▶ **Task requirements**
Output the full listing word for word.

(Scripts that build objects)
—————
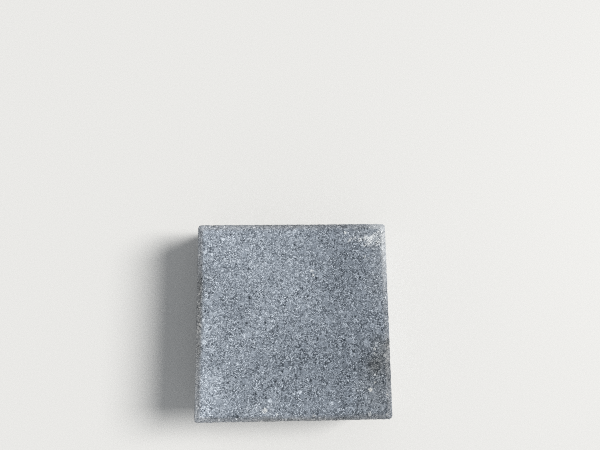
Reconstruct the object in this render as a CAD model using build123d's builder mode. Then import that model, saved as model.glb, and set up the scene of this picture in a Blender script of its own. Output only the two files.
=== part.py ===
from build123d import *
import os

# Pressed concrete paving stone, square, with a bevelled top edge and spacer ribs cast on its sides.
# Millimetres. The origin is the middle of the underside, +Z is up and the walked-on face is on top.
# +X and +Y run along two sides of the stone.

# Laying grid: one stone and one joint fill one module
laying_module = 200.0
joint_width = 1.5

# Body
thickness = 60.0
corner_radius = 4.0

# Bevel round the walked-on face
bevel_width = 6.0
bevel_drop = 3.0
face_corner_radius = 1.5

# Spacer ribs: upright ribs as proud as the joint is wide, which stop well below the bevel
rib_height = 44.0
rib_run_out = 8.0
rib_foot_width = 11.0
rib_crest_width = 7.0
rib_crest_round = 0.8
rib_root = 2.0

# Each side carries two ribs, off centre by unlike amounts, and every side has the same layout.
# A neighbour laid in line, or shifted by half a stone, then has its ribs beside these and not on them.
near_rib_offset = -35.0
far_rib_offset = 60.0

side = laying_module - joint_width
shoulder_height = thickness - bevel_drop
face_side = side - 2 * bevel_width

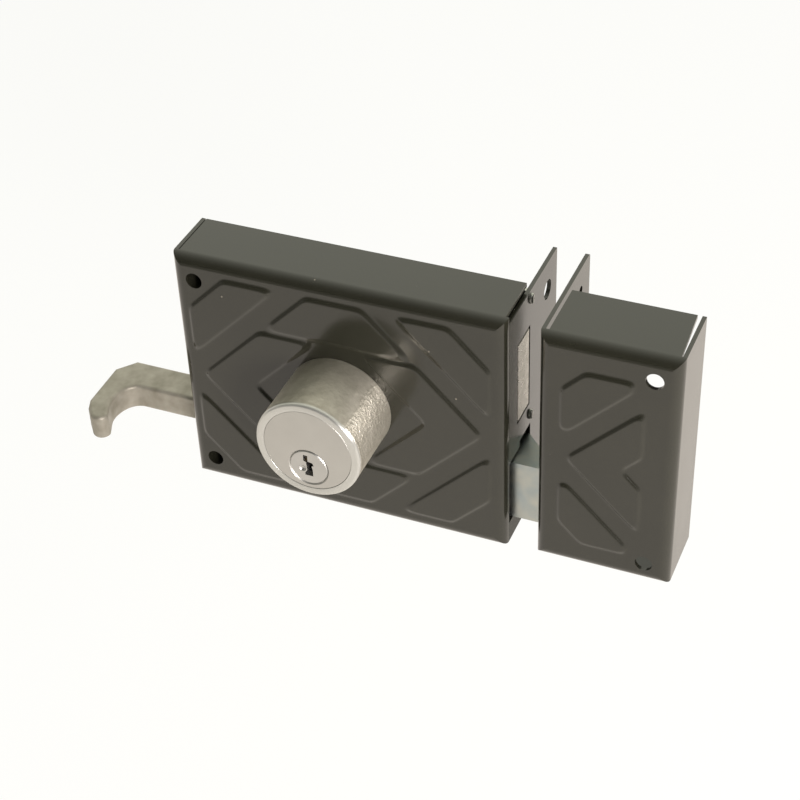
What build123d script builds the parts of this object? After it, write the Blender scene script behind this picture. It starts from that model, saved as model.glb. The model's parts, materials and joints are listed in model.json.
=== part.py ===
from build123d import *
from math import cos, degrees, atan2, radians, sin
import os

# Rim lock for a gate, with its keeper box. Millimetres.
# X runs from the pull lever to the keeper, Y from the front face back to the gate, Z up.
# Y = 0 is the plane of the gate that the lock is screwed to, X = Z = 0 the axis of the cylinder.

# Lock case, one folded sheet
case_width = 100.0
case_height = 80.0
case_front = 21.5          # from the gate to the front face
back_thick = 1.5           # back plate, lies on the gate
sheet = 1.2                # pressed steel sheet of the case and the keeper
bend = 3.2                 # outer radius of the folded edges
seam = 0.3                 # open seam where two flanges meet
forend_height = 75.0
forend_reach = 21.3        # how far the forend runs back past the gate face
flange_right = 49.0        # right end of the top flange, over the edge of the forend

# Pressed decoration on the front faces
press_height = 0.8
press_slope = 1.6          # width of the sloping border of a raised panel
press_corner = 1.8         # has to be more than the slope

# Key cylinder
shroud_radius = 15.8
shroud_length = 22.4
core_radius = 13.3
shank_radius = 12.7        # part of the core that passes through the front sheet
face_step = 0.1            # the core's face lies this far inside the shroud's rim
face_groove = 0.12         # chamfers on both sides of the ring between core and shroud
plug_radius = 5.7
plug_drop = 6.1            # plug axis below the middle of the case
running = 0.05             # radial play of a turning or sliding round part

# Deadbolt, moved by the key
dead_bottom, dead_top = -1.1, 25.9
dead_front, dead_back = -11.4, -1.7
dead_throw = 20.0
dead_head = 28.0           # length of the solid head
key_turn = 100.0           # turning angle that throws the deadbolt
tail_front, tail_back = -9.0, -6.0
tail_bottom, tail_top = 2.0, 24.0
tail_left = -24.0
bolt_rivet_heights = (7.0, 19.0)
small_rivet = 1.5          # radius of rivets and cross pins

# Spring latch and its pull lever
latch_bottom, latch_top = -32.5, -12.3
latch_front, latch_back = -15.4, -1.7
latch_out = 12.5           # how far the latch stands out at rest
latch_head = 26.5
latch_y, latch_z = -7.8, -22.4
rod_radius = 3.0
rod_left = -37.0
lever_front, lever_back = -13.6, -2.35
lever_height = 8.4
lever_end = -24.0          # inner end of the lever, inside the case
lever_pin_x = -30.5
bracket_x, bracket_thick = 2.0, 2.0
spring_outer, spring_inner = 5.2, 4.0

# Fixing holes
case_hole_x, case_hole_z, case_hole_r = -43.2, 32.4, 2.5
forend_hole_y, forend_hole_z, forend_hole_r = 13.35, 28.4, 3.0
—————
▶ **Response to the exercise**
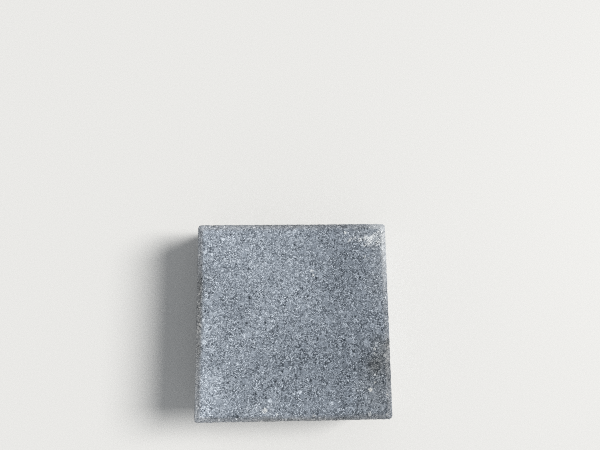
Reconstruct the object in this render as a CAD model using build123d's builder mode. Then import that model, saved as model.glb, and set up the scene of this picture in a Blender script of its own. Output only the two files.
=== part.py ===
from build123d import *
import os

# Pressed concrete paving stone, square, with a bevelled top edge and spacer ribs cast on its sides.
# Millimetres. The origin is the middle of the underside, +Z is up and the walked-on face is on top.
# +X and +Y run along two sides of the stone.

# Laying grid: one stone and one joint fill one module
laying_module = 200.0
joint_width = 1.5

# Body
thickness = 60.0
corner_radius = 4.0

# Bevel round the walked-on face
bevel_width = 6.0
bevel_drop = 3.0
face_corner_radius = 1.5

# Spacer ribs: upright ribs as proud as the joint is wide, which stop well below the bevel
rib_height = 44.0
rib_run_out = 8.0
rib_foot_width = 11.0
rib_crest_width = 7.0
rib_crest_round = 0.8
rib_root = 2.0

# Each side carries two ribs, off centre by unlike amounts, and every side has the same layout.
# A neighbour laid in line, or shifted by half a stone, then has its ribs beside these and not on them.
near_rib_offset = -35.0
far_rib_offset = 60.0

side = laying_module - joint_width
shoulder_height = thickness - bevel_drop
face_side = side - 2 * bevel_width

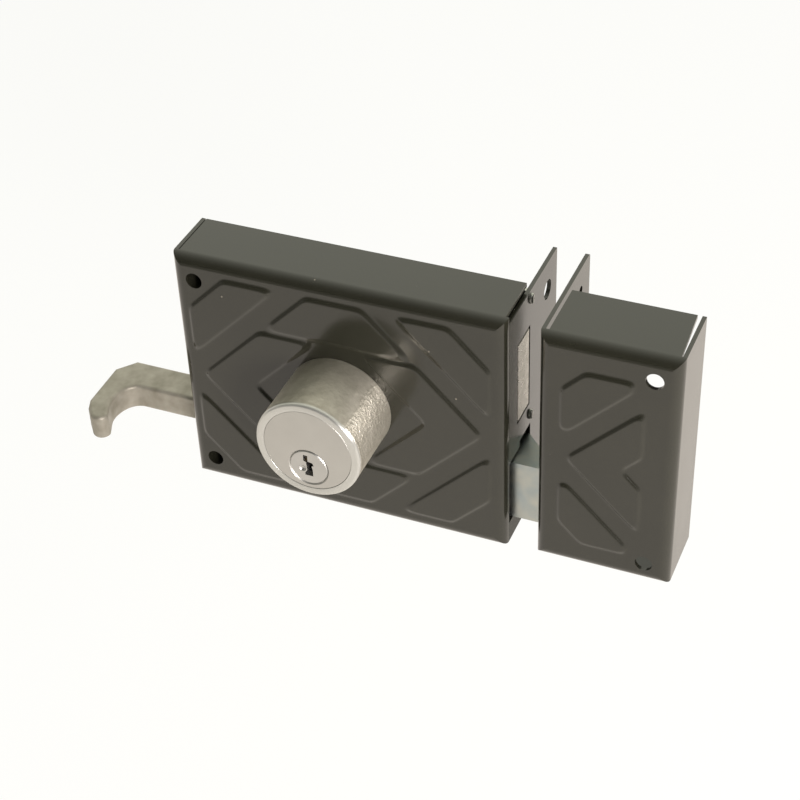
What build123d script builds the parts of this object? After it, write the Blender scene script behind this picture. It starts from that model, saved as model.glb. The model's parts, materials and joints are listed in model.json.
=== part.py ===
from build123d import *
from math import cos, degrees, atan2, radians, sin
import os

# Rim lock for a gate, with its keeper box. Millimetres.
# X runs from the pull lever to the keeper, Y from the front face back to the gate, Z up.
# Y = 0 is the plane of the gate that the lock is screwed to, X = Z = 0 the axis of the cylinder.

# Lock case, one folded sheet
case_width = 100.0
case_height = 80.0
case_front = 21.5          # from the gate to the front face
back_thick = 1.5           # back plate, lies on the gate
sheet = 1.2                # pressed steel sheet of the case and the keeper
bend = 3.2                 # outer radius of the folded edges
seam = 0.3                 # open seam where two flanges meet
forend_height = 75.0
forend_reach = 21.3        # how far the forend runs back past the gate face
flange_right = 49.0        # right end of the top flange, over the edge of the forend

# Pressed decoration on the front faces
press_height = 0.8
press_slope = 1.6          # width of the sloping border of a raised panel
press_corner = 1.8         # has to be more than the slope

# Key cylinder
shroud_radius = 15.8
shroud_length = 22.4
core_radius = 13.3
shank_radius = 12.7        # part of the core that passes through the front sheet
face_step = 0.1            # the core's face lies this far inside the shroud's rim
face_groove = 0.12         # chamfers on both sides of the ring between core and shroud
plug_radius = 5.7
plug_drop = 6.1            # plug axis below the middle of the case
running = 0.05             # radial play of a turning or sliding round part

# Deadbolt, moved by the key
dead_bottom, dead_top = -1.1, 25.9
dead_front, dead_back = -11.4, -1.7
dead_throw = 20.0
dead_head = 28.0           # length of the solid head
key_turn = 100.0           # turning angle that throws the deadbolt
tail_front, tail_back = -9.0, -6.0
tail_bottom, tail_top = 2.0, 24.0
tail_left = -24.0
bolt_rivet_heights = (7.0, 19.0)
small_rivet = 1.5          # radius of rivets and cross pins

# Spring latch and its pull lever
latch_bottom, latch_top = -32.5, -12.3
latch_front, latch_back = -15.4, -1.7
latch_out = 12.5           # how far the latch stands out at rest
latch_head = 26.5
latch_y, latch_z = -7.8, -22.4
rod_radius = 3.0
rod_left = -37.0
lever_front, lever_back = -13.6, -2.35
lever_height = 8.4
lever_end = -24.0          # inner end of the lever, inside the case
lever_pin_x = -30.5
bracket_x, bracket_thick = 2.0, 2.0
spring_outer, spring_inner = 5.2, 4.0

# Fixing holes
case_hole_x, case_hole_z, case_hole_r = -43.2, 32.4, 2.5
forend_hole_y, forend_hole_z, forend_hole_r = 13.35, 28.4, 3.0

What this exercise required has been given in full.